Belfast Telegraph

Great fall of China is being rebuilt but there's work to do

Jeremy Stewart is head of wealth management and private banking at Danske Bank

By Jeremy Stewart

What a week it has been for world markets, with intense periods of volatility around the globe. Last week I referred to the two key initiatives that would help stabilise markets.

Chinese authorities duly obliged with another cut in interest rates and the US Federal Reserve has made it clear that it will take account of current financial market uncertainty in its deliberations on raising US interest rates. This is a good start.

Markets finished the week in much calmer territory, buoyed by a degree of recovery in Chinese equities and evidence supporting positive views on global growth.

The fundamental questions centre on prospects for this growth and associated implications for trade and corporate earnings.

There has been a long and sustained bull run and it is not therefore surprising that markets are considering equity valuations in the context of prospective economic conditions.

It is a long term game and we can expect further spells of volatility in the short term, until some of the key issues become clearer.

Some commentators believe although there is evidence of a slowdown in the rate of global growth, it is not sufficient to justify the current sell off.

To put things in a broader context, Chinese growth is still expected to settle at about 5% or 6% - and in the US growth is predicted to peak at around 3%.
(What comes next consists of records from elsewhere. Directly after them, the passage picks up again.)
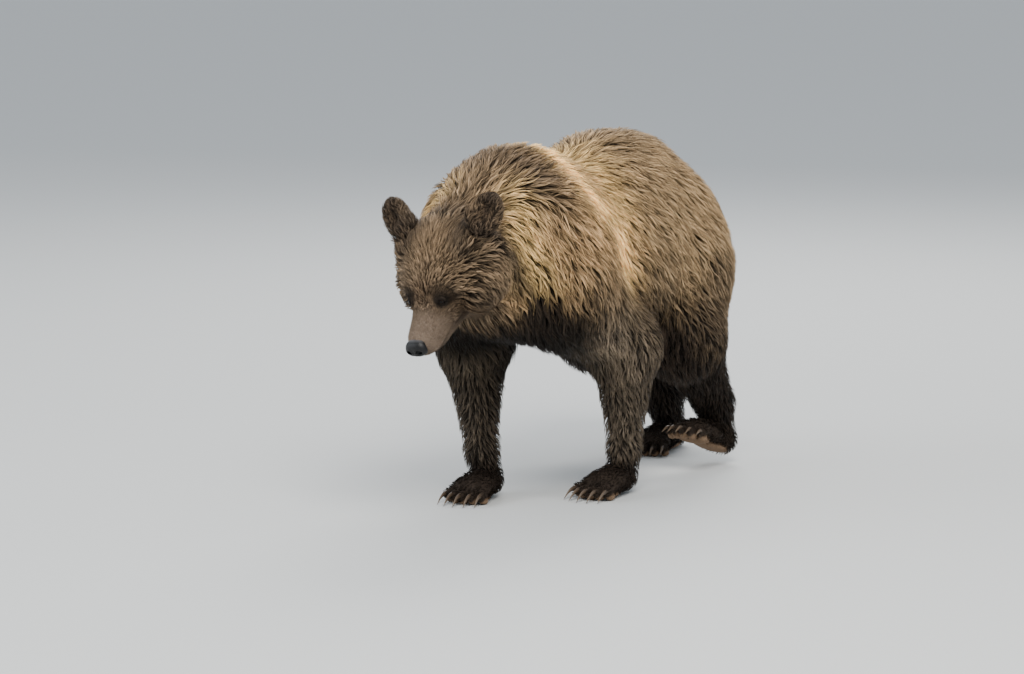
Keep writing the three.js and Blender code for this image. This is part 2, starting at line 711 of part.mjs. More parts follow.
// A claw curves out and down from the end of its toe.
function claw(leg, i) {
  const { place } = pawFrame(leg);
  const size = leg.fore ? CLAW_LENGTH_FORE : CLAW_LENGTH_HIND;
  const [x, y] = [TOE_SPREAD[i], TOE_REACH[i]];
  const points = [];
  const sizes = [];
  const steps = 3;
  for (let k = 0; k <= steps; k++) {
    const t = k / steps;
    const out = -12 + (size + 12) * t;
    const drop = leg.fore ? 24 * t * t : 18 * t * t;
    points.push(place([x * (1 + 0.1 * t), y - 14 - out * 0.86, 27 + 6 * Math.sin(Math.PI * t) - drop]));
    sizes.push(7.5 * (1 - 0.86 * t ** 1.4));
  }
  return sweep(points, sizes, 1.25);
}

// ---- The pieces ----
const PAINT = {
  coat: ["#6b4f37", 0.9],
  dark_coat: ["#3b2c22", 0.9],
  muzzle: ["#7b6553", 0.85],
  nose: ["#2a2625", 0.45],
  eye: ["#120c09", 0.1],
  claw: ["#3a322b", 0.5],
};
const bear = new THREE.Group();

function addPiece(name, solid, paint) {
  const mesh = largest(solid).getMesh();
  const geometry = new THREE.BufferGeometry();
  geometry.setAttribute("position", new THREE.Float32BufferAttribute(foldsApart(mesh), 3));
  geometry.setIndex(new THREE.BufferAttribute(mesh.triVerts, 1));
  geometry.computeVertexNormals();
  const [color, roughness] = PAINT[paint];
  const piece = new THREE.Mesh(geometry, new THREE.MeshStandardMaterial({ color, roughness, metalness: 0 }));
  piece.name = name;
  bear.add(piece);
}

const trunkCore = coreOf(TRUNK);
const HEAD_MASSES = [...MASSES.head, ...MASSES.trunk];
const legCells = Object.values(LEGS).map((leg) => legCell(leg));
const legBlocks = legCells.map((cell) => cellOf(cell, -GAP / 2));
const withoutLegs = (solid) => legBlocks.reduce((a, cell) => a.subtract(cell), solid);

// Head
const eyeballs = EYES.map(({ centre }) => sphere(centre, EYE_RADIUS, 1));
const sockets = EYES.map(({ centre }) => sphere(centre, EYE_RADIUS + GAP + 0.25, 1));
const ears = [ear(-1), ear(1)];
const nosePad = nose();
const headPlanes = [HEAD_CUT, flip(MUZZLE_CUT)];
const headBounds = [[-300, -1010, 380], [290, -420, 1080]];
const clearOfEars = (p) => EARS.every((root) => length(add(p, root, -1)) > 95);
const clearOfLegs = (p) => legCells.every((cell) => !within(cell, p, -6));
let head = carve(coreOf(HEAD_MASSES), ...headBounds, HEAD_STEP, headPlanes);
const onCheeks = (p) => clearOfEars(p) && within(headPlanes, p, 4);
const cheekLocks = locksOver(head, HEAD_MASSES, CHEEK_LOCKS, onCheeks);

const trunkBounds = [[-460, -1000, 200], [460, 860, 1220]];
const trunkForm = carve(trunkCore, ...trunkBounds, TRUNK_STEP, [flip(HEAD_CUT)]);
const behindHead = (p) => clearOfLegs(p) && within([flip(HEAD_CUT)], p, 4);
const coat = [...cheekLocks, ...locksOver(trunkForm, TRUNK, LOCKS, behindHead, cheekLocks)];
head = withLocks(head, headPlanes, coat);
for (const eye of EYES) {
  const { rim, opening } = lids(eye);
  head = head.add(rim).subtract(opening);
}
head = head.intersect(halfSpace(flip(MUZZLE_CUT)));
for (const piece of [...sockets, ...ears.map((e) => grown(e, GAP))]) head = head.subtract(piece);
addPiece("head", head, "coat");

const snoutBounds = [[-130, -980, 420], [120, -660, 800]];
const muzzle = carve(headField, ...snoutBounds, MUZZLE_STEP, [MUZZLE_CUT, MOUTH_CUT]);
addPiece("muzzle", muzzle.subtract(grown(nosePad, GAP)), "muzzle");
const jaw = carve(headField, ...snoutBounds, MUZZLE_STEP, [MUZZLE_CUT, flip(MOUTH_CUT)]);
addPiece("lower_jaw", jaw, "muzzle");
addPiece("nose", nosePad, "nose");
["right", "left"].forEach((side, i) => {
  addPiece(`${side}_eye`, eyeballs[i], "eye");
  addPiece(`${side}_ear`, ears[i], "dark_coat");
});

// Neck and trunk
function trunkPiece(name, lo, hi, step, planes, trim = (solid) => solid) {
  const core = carve(trunkCore, lo, hi, step, planes);
  addPiece(name, trim(withoutLegs(withLocks(core, planes, coat))), "coat");
}

const tail = carve(TAIL.distance, [-60, 510, 620], [60, 700, 850], TAIL_STEP, []);
trunkPiece("neck", [-440, -1000, 300], [430, -240, 1240], NECK_STEP, [flip(HEAD_CUT), NECK_CUT]);
trunkPiece("chest", [-460, -920, 240], [460, 140, 1220], TRUNK_STEP, [
  flip(NECK_CUT), flip(HEAD_CUT), CHEST_CUT,
]);
trunkPiece("barrel", [-460, -400, 240], [460, 470, 1220], TRUNK_STEP, [flip(CHEST_CUT), BARREL_CUT]);
trunkPiece("rump", [-460, -60, 240], [460, 860, 1220], TRUNK_STEP, [flip(BARREL_CUT)], (solid) =>
  solid.subtract(grown(tail, GAP)),
);
addPiece("tail", tail, "coat");

// Legs
for (const [name, leg] of Object.entries(LEGS)) {
  const own = outlineOf(MASSES[name]);
  const masses = [...MASSES.trunk, ...MASSES[name]];
  const { knee, ankle } = legCuts(leg);
  const [, bend, end] = leg.joints;
  const x = leg.side > 0 ? [-180, 480] : [-480, 180];
  const planes = [...legCell(leg), knee];
  const [low, high] = [[x[0], bend[1] - 500, 80], [x[1], bend[1] + 480, 860]];
  const upper = carve(coreOf(masses), low, high, UPPER_LEG_STEP, planes);
  const legLocks = locksOver(upper, masses, LOCKS, (p) => within(planes, p, 6), coat, [knee]);
  addPiece(`${name}_upper`, withLocks(upper, planes, [...coat, ...legLocks]), "coat");
  const lo = [0, 1, 2].map((i) => Math.min(bend[i], end[i], leg.sole[i]) - 260);
  const hi = [0, 1, 2].map((i) => Math.max(bend[i], end[i], leg.sole[i]) + 260);
  addPiece(`${name}_lower`, carve(own, lo, hi, LOWER_LEG_STEP, [flip(knee), ankle]), "dark_coat");
  const [from, to] = [add(leg.sole, [170, 260, 110], -1), add(leg.sole, [170, 260, 220])];
  let foot = carve(own, from, to, FOOT_STEP, leg.toesUp ? [flip(ankle)] : [flip(ankle), FLOOR]);
  const claws = TOE_SPREAD.map((_, i) => claw(leg, i));
  for (const piece of claws) foot = foot.subtract(grown(piece, GAP));
  addPiece(`${name}_foot`, foot, "dark_coat");
  claws.forEach((piece, i) => addPiece(`${name}_claw_${i + 1}`, piece, "claw"));
}

// The origin is in the middle of the underside of the bear's box.
const box = new THREE.Box3().setFromObject(bear);
const middle = box.getCenter(new THREE.Vector3());
bear.position.set(-middle.x, -middle.y, 0);

export default bear;
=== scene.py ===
"""A walking grizzly bear at life size: skin, coat, eyes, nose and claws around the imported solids.

Everything is in metres, +Z up. The bear walks towards -Y with its head lowered; its left side is +X.
The body is the same blended form as the solids: lumps and bars, each with the depth of its coat, the way
the coat lies and its colour. The skin is that form drawn in by the coat, and every hair tuft grows from it.
"""

import math

import bmesh
import bpy
import numpy as np
from mathutils import Matrix, Vector, kdtree


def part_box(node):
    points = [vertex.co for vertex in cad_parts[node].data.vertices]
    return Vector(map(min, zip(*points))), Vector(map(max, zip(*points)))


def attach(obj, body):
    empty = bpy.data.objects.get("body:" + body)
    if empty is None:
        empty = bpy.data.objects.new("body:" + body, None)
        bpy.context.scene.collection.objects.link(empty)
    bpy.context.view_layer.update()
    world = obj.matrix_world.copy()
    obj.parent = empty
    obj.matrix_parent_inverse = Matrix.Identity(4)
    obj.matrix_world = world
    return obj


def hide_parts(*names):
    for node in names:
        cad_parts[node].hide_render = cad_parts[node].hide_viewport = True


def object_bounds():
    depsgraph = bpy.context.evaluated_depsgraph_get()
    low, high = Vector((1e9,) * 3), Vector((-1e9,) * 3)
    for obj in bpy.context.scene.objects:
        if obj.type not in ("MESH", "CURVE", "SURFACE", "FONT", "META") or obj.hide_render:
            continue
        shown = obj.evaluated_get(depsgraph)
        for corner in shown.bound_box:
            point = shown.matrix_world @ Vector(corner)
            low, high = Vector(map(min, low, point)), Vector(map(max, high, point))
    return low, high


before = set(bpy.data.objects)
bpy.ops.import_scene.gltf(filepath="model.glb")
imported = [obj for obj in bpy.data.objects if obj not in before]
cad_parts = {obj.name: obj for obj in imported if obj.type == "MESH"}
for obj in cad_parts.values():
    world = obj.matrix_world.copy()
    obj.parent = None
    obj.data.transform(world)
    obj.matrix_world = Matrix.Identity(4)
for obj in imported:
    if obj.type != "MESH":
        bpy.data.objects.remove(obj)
cad_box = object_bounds()
rng = np.random.default_rng(1871)

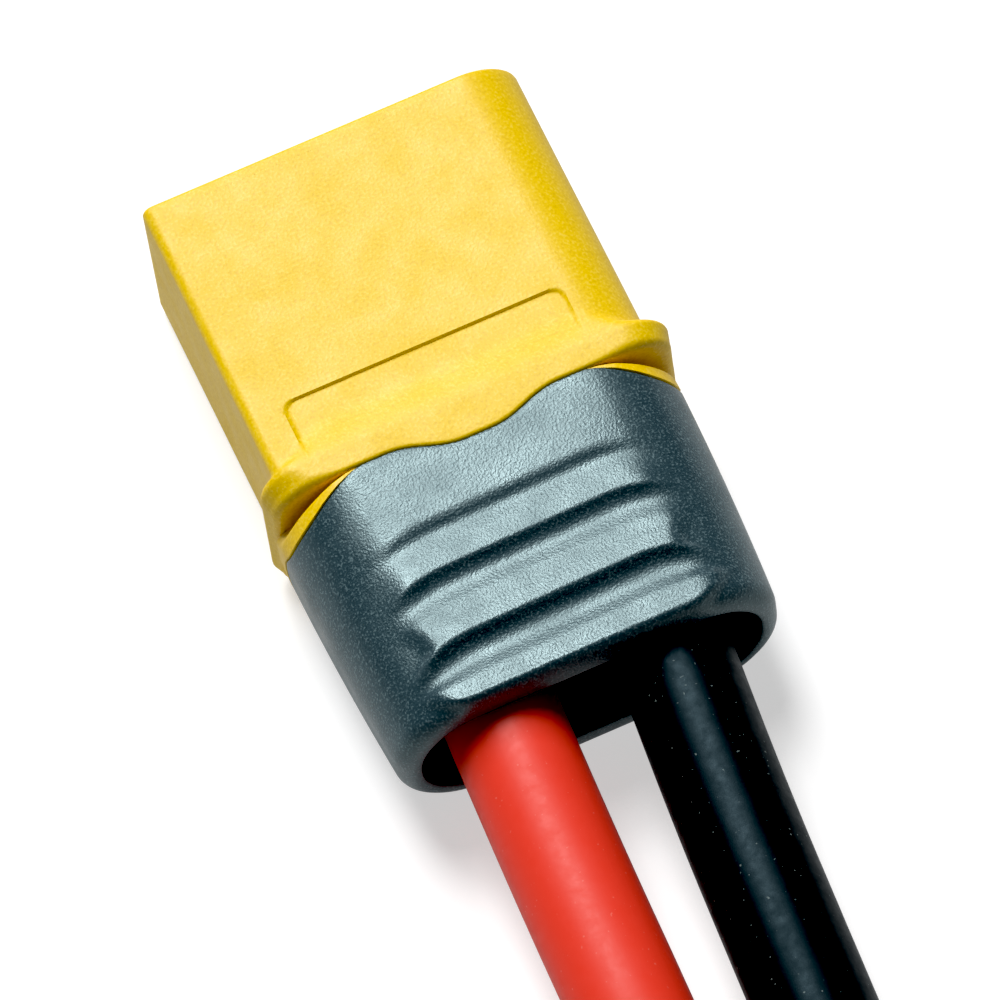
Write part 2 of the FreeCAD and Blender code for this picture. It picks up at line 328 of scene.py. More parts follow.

With the likely shifts in economic balance and power over the next few years, it is inevitable that markets will respond negatively to any uncertainty that emerges from time to time.

I would suspect that, although things have settled somewhat, we will see some further near term volatility. This should not concern long term investors, but will make life difficult for short term traders and speculators.

In general, US economic data has been solid over the past two months, although there are signs of a significant inventory build-up in both the manufacturing and retail sectors. This will reduce the immediate need for further production, as holding stock can be expensive.

Likewise, wage growth has been restrained, but as employment continues to grow there will probably be inflationary pressures.

In the UK, the most important data releases due are the Purchasing Manager Index figures for August, as leading indicators for economic activity.

The scope for improvement is limited due to the current strength of the sterling, which is putting pressure on the manufacturing sector.

Over the next few weeks we will be very dependent on policy makers, principally in the US, China and the EU making the correct decisions in a coordinated manner.